Я была хорошо осведомлена о том, в какую цену сообщество ставит свое расположение. Но даже я не была готова к тому, что произошло после формального открытия совета. Синьор Андреотти в самом начале дал понять, что обсуждать GATT не намеревается. Я кратко высказалась, поставив им на вид попытки избежать этой ключевой проблемы в такой момент. Я надеялась, что вмешается еще кто-то, кроме меня. Но только Рууд Лубберс так поступил и высказал свой мягкий протест. Больше никто не был готов выступить в пользу этих срочных и необходимых переговоров.

Затем мосье Делор отчитался о своих недавних переговорах с Горбачевым. К моему удивлению, он предложил, чтобы совет выступил с заявлением о том, что наша граница с СССР должна оставаться в прежнем виде. Я ждала. Но никто не говорил. Я просто не могла все так оставить. Я сказала, что это нужно решать не нам в сообществе, а народам и правительству СССР. Я отметила, что страны Балтии в любом случае были незаконно захвачены и присоединены к СССР. В действительности мы отказываем им в праве на независимость. Делор сказал, что получил от Горбачева заявление о том, что страны Балтии будут освобождены. Я ответила, что мы и раньше слышали подобные заверения от Советского Союза. А что с другими народами СССР, которые тоже захотят покинуть его? В этот момент на мою сторону встали синьор Гонзалез, президент Миттеран и, наконец, канцлер Коль, и эта неразумная инициатива провалилась.

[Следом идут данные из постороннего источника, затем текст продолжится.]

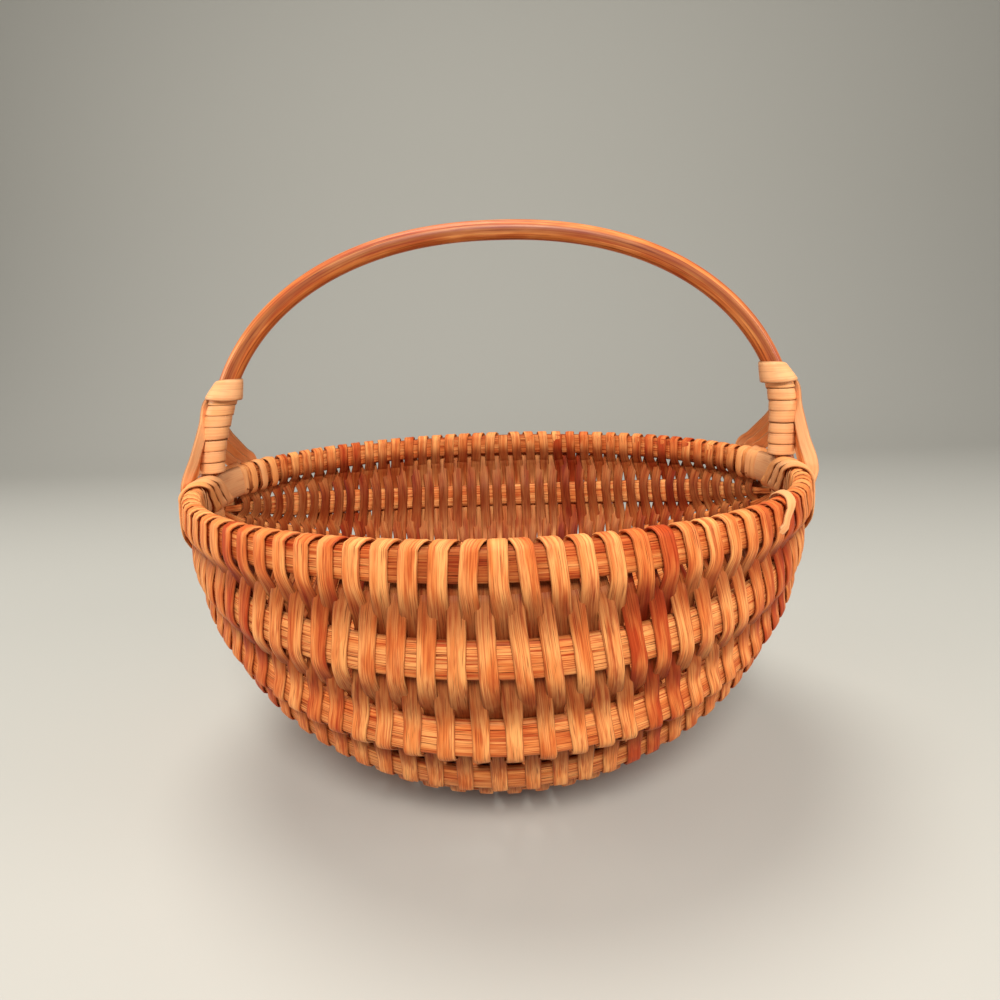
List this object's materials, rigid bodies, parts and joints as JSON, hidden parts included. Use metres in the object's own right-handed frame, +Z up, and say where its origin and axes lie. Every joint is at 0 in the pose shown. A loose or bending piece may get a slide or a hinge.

Но атмосфера продолжала ухудшаться. Остальные были намерены включить в коммюнике условия политического союза, ни одно из которых я не готова была принять. Я сказала, что не собираюсь предвосхищать дебаты в IGC, и распорядилась включить это одностороннее заявление в текст. Они также настаивали на том, чтобы последовать предложению Германии о том, что 2-й этап валютного союза должен стартовать 1 января 1994 года.

Я не намеревалась соглашаться и с этим. Я внесла в коммюнике фразу: «Соединенное Королевство, будучи согласным на дальнейшее продвижение за пределы 1-го этапа путем создания нового валютного института и общей валюты сообщества, считает, что решения по сути вопроса следует принимать раньше, чем решения о сроках». Мы не были заинтересованы в компромиссе. Мои возражения прозвучали в каменной тишине. У меня теперь не было поддержки. Мне просто пришлось сказать «нет».

За три года Европейское сообщество перешло от практических дискуссий о восстановлении порядка в финансах сообщества к созданию грандиозной схемы валютного и политического союза, с четким расписанием и без согласованной сути. Теперь, в Риме, начался финальный бой за будущее сообщества. Но мне нужно было вернуться в Лондон, чтобы выиграть другую битву, от которой также зависела судьба Европы, – битву за душу Консервативной партии в парламенте.